The country’s domestic motorcycle sales increased 15% to 378,720. That 2021 total was 14% less than in 2019.

The Bank of Japan predicted in its January 2022 Outlook for Economic Activity and Prices released yesterday that the country’s real gross domestic product increased during last year’s second quarter and then decreased in the third. “Mainly due to a drop in consumption of durable goods, such as automobiles, that was affected by supply-side constraints, private consumption also declined, with services consumption being at a low level in reflection of the Delta [COVID-19] variant,” it said.
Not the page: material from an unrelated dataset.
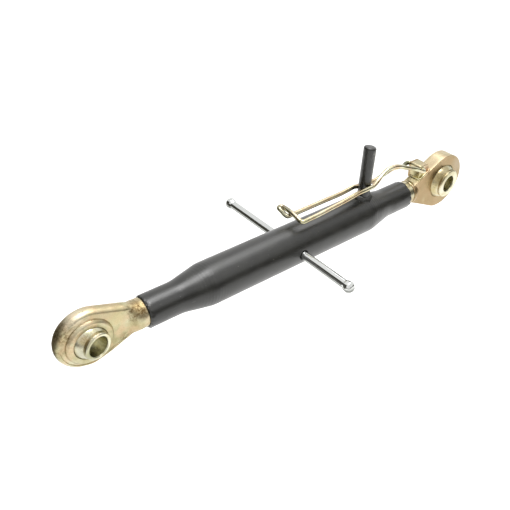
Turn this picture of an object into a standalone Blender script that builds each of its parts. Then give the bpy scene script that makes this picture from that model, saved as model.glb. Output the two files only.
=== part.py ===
"""Turnbuckle top link with two ball ends, a cross bar and a spring wire locking clip.

Metres, +Z up. The origin is the centre of the front ball. +X runs along the tube
to the rear ball, +Z along the locking post, Y along both pins.
"""

import math

import bmesh
import bpy
from mathutils import Vector

# Overall layout: the tube, and how far the front ball and the rear plate stand off its mouths
tube_half_length = 0.16985
front_reach = 0.0535
rear_tail_from_mouth = 0.0078
bar_past_middle = 0.00115

# Swaged tube
tube_radius = 0.0212
tube_wall = 0.0040
neck_radius = 0.0155
neck_length = 0.0350
swage_length = 0.0310
swage_blend = 0.0040
mouth_round = 0.0020
mouth_countersink = 0.0012

# Screwed ends
thread_radius = 0.0120
thread_clearance = 0.0003
tip_from_bar = 0.0310
tip_chamfer = 0.0015
shoulder_to_mouth = 0.0005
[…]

The bank explained that the output gap – which captures the utilization of labor and capital – deteriorated slightly for the July-September quarter of 2021, “reflecting declines in the capacity utilization rate and working hours for the manufacturing industry, particularly the automobile industry, with economic activity, such as in the face-to-face services industry, remaining restrained due to the spread of COVID-19.”

Current profits have deteriorated for manufacturers in the automobile and related industries due to the effects of supply-side constraints, the bank said, but this is expected to eventually change. “Industrial production is likely to increase, particularly for automobile-related and digital-related goods, as the effects of supply-side [disruptions] wane.”

The bank was more optimistic about the future. “In the corporate sector, exports and production are expected to increase firmly, supported by steady external demand, as the effects of supply-constraints wane,” it stated. “In the household sector, with vigilance against COVID-19 and the effects of supply-side constraints on automobiles waning, private consumption is likely to recover, particularly for face-to-face services and durable goods.”